Introduction at the Event
When the event starts, give an introduction that reminds players of the goal for the event. There are only a few hours to play, so aligning the group’s expectations will make the game will run more smoothly.
First, I remind the players the basics of what they signed up for. This is a brief description wherein I may even read the few sentences of the convention description blurb to the players verbatim. I’m sure to include the system, the tone, content warnings, and safety tools at that time as well.

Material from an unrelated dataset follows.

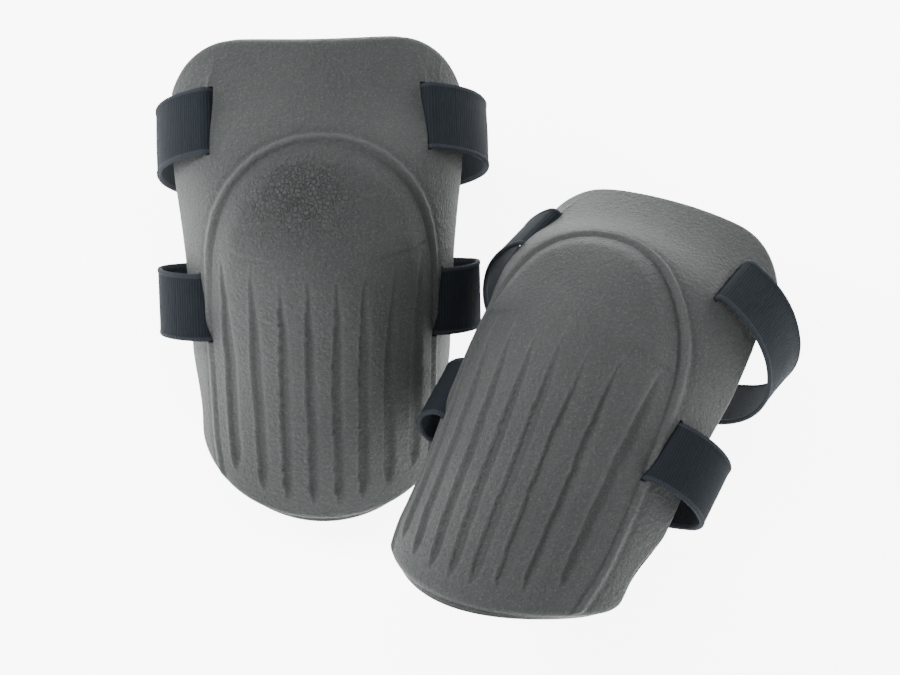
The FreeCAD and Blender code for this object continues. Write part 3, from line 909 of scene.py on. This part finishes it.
def make_strap(pad, strap, kind, mats):
    """One half of a strap: its sewn end, its band, and the tape and thread on the band."""
    root = pad + "_pad"
    body = "%s_%s_hook_half" % (pad, strap) if kind == "hook" else root
    stem = "%s_%s_%s" % (pad, strap, kind)
    side_name = "outer" if kind == "hook" else "inner"
    matrix = strap_matrix(pad, strap, kind)
    path, mouth = strap_path(strap, pad, kind)
    length = running_length(path)
    split = int(np.argmax(length > mouth + 12.0))

    root_end = ribbon(stem + "_strap_root", path[:split + 1], STRAP_HALF, STRAP_WIDTH, mats["elastic"],
                      SELVEDGE)
    holder = None if kind == "hook" else root
    place(root_end, matrix, holder, "elastic", "%s_%s_%s_strap_anchor" % (pad, strap, side_name))
    if kind == "hook":
        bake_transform(root_end)

    band = ribbon(stem + "_strap_band", path[split:], STRAP_HALF, STRAP_WIDTH, mats["elastic"],
                  SELVEDGE, uv_start=length[split], wave=0.25)
    place(band, matrix, body, "elastic", stem + "_strap")
    make_tape(strap, pad, kind, matrix, body, mats)


def make_tape(strap, pad, kind, matrix, body, mats):
    """The hook or loop tape on one half of a strap, and the thread along its edges."""
    stem = "%s_%s_%s" % (pad, strap, kind)
    arc = loop_arcs(strap, pad, kind)[-1]
    side = KINDS[kind]
    first, last = sorted(-side * d for d in PATCH_SPAN[kind])
    offset = -side * (STRAP_HALF + PATCH / 2)
    marks = np.linspace(first, last, int((last - first) / 1.5) + 2)
    points = np.array([arc_at(arc, d, offset)[0] for d in marks])
    tape = ribbon(stem + "_tape", points, PATCH / 2, PATCH_WIDTH, mats[kind])
    place(tape, matrix, body, kind + "_tape", stem + "_patch")

    spots = []
    count = int((last - first) / STITCH_PITCH)
    for i in range(count):
        d = first + (i + 0.5) * (last - first) / count
        point, outward, onward = arc_at(arc, d, side * (STRAP_HALF + 0.1))
        for row in (-1, 1):
            spot = np.array([*point, row * (PATCH_WIDTH / 2 - STITCH_INSET)])
            spots.append((spot, np.array([*onward, 0.0]), side * np.array([*outward, 0.0])))
    thread = stitches(stem + "_tape_thread", spots, mats["thread"])
    place(thread, matrix, body, "thread", stem + "_patch_stitches")


def anchor_spots(strap):
    """Two rows of stitches across the folded end of a strap, in the strap's frame."""
    ex, ey = slope_directions(strap)
    face = SLOT[strap]["bar"] - BAR_RADIUS + 0.1
    spots = []
    for row in ANCHOR_ROWS:
        for i in range(7):
            point = ex * row + ey * face + np.array([0, 0, (i - 3) * STITCH_PITCH])
            spots.append((point, np.array([0.0, 0.0, 1.0]), ey))
    return spots


def make_anchor_thread(pad, mats):
    """The thread that closes the folded ends of one pad's straps, as one piece."""
    pieces = []
    for strap in STRAPS:
        for kind in KINDS:
            piece = stitches("thread", anchor_spots(strap), mats["thread"])
            piece.data.transform(strap_matrix(pad, strap, kind))
            pieces.append(piece)
    bm = bmesh.new()
    for piece in pieces:
        bm.from_mesh(piece.data)
    bmesh.ops.recalc_face_normals(bm, faces=bm.faces)
    first = pieces[0]
    bm.to_mesh(first.data)
    bm.free()
    for piece in pieces[1:]:
        bpy.data.objects.remove(piece)
    first.name = pad + "_anchor_thread"
    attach(first, pad + "_pad")
    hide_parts(pad + "_anchor_stitches")


# ---------------------------------------------------------------- build

materials = {
    "foam": foam_material(),
    "elastic": elastic_material(),
    "hook": tape_material("hook_tape", (0.014, 0.016, 0.02, 1), (0.04, 0.045, 0.052, 1), 900.0, False),
    "loop": tape_material("loop_tape", (0.02, 0.023, 0.028, 1), (0.06, 0.067, 0.076, 1), 700.0, True),
    "thread": thread_material(),
    "plastic": plastic_material(),
    "floor": floor_material(),
}

for pad_name in PADS:
    make_shell(pad_name, materials["foam"])
    make_anchor_thread(pad_name, materials)
    for strap_name in STRAPS:
        for kind_name in KINDS:
            make_strap(pad_name, strap_name, kind_name, materials)

for node_name, node in frame["nodes"].items():
    if node_name.endswith("_retaining_bar"):
        node.data.materials.clear()
        node.data.materials.append(materials["plastic"])
        node.data.polygons.foreach_set("use_smooth", [True] * len(node.data.polygons))


# ---------------------------------------------------------------- studio

# Each light's place, size and power in watts; all face the middle of the pair.
LIGHTS = {
    "key": ((-1.1, 0.5, 1.25), (0.6, 0.6), 40.0),
    "overhead": ((0.1, 0.7, 1.8), (1.2, 0.8), 22.0),
    "fill": ((0.8, -1.3, 0.9), (1.0, 1.0), 17.0),
}
MIDDLE = Vector((0, 0, 0.05))
FLOOR_HALF = 4
WORLD_STRENGTH = 0.42
# The camera looks down on the left pad; the offset is from that pad's origin, in millimetres.
CAMERA_OFFSET = Vector((68.493, -364.033, 1563.4655))
CAMERA_ELEVATION = math.radians(78.0)
SENSOR_WIDTH, FOCAL_LENGTH = 36.0, 119.04


def add_light(name, where, size, power):
    """A rectangular light aimed at the middle of the pair."""
    light = bpy.data.lights.new(name, "AREA")
    light.shape = "RECTANGLE"
    light.size, light.size_y = size
    light.energy = power
    obj = add_object(name, light)
    obj.location = where
    obj.rotation_euler = (MIDDLE - Vector(where)).to_track_quat("-Z", "Y").to_euler()


def add_camera():
    """A long lens, high over the pair and square to the left pad."""
    data = bpy.data.cameras.new("camera")
    data.sensor_width = SENSOR_WIDTH
    data.lens = FOCAL_LENGTH
    data.clip_start = 0.05
    data.clip_end = 20.0
    camera = add_object("camera", data)
    camera.location = pad_matrix("left").translation + CAMERA_OFFSET * MM
    camera.rotation_euler = (math.pi / 2 - CAMERA_ELEVATION, 0, 0)
    bpy.context.scene.camera = camera


def make_studio():
    """Floor, lights, even white surroundings and camera."""
    corners = [(-1, -1, 0), (1, -1, 0), (1, 1, 0), (-1, 1, 0)]
    floor = new_mesh("floor", np.array(corners) * FLOOR_HALF, [(0, 1, 2, 3)], materials["floor"])
    for name, (where, size, power) in LIGHTS.items():
        add_light(name, where, size, power)
    world = bpy.data.worlds.new("studio")
    world.use_nodes = True
    back = world.node_tree.nodes["Background"]
    back.inputs["Color"].default_value = (1, 1, 1, 1)
    back.inputs["Strength"].default_value = WORLD_STRENGTH
    bpy.context.scene.world = world
    add_camera()


make_studio()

Second, I set the players expectations about the purpose of the game. When I run a Protocol RPG I tell my players that we’re here to have fun and collaboratively tell a story. I specifically call out that there are no dice, no stats, and that “winning is telling a great story.” In this case I facilitate the rules, but the system is there to support the core experience: the story.
This is in contrast to my purpose while running the brand new Wrath & Glory system at conventions this summer. I want everyone to have a fun and satisfying roleplaying experience, but the story is there to support the core experience: learning the system. Hence, my introduction focuses on setting a time expectation for learning the rules before we get into roleplaying.
These are two very different goals. By reiterating the core experience to the players up front I’m setting myself up for success. Since the goal ties back to the convention description this should feel familiar to the players and remind them that this is the experience they signed up for.
By writing convention descriptions that effectively summarize the spirit of the game, I attract the players who are the best fit for the given game session. This has proven true time and again with players who stay engaged and leave with smiles on their faces, even when running diceless story games at conventions based around old school style RPGs.
Do you have any other helpful tools for creating convention descriptions? What are other pitfalls you have encountered?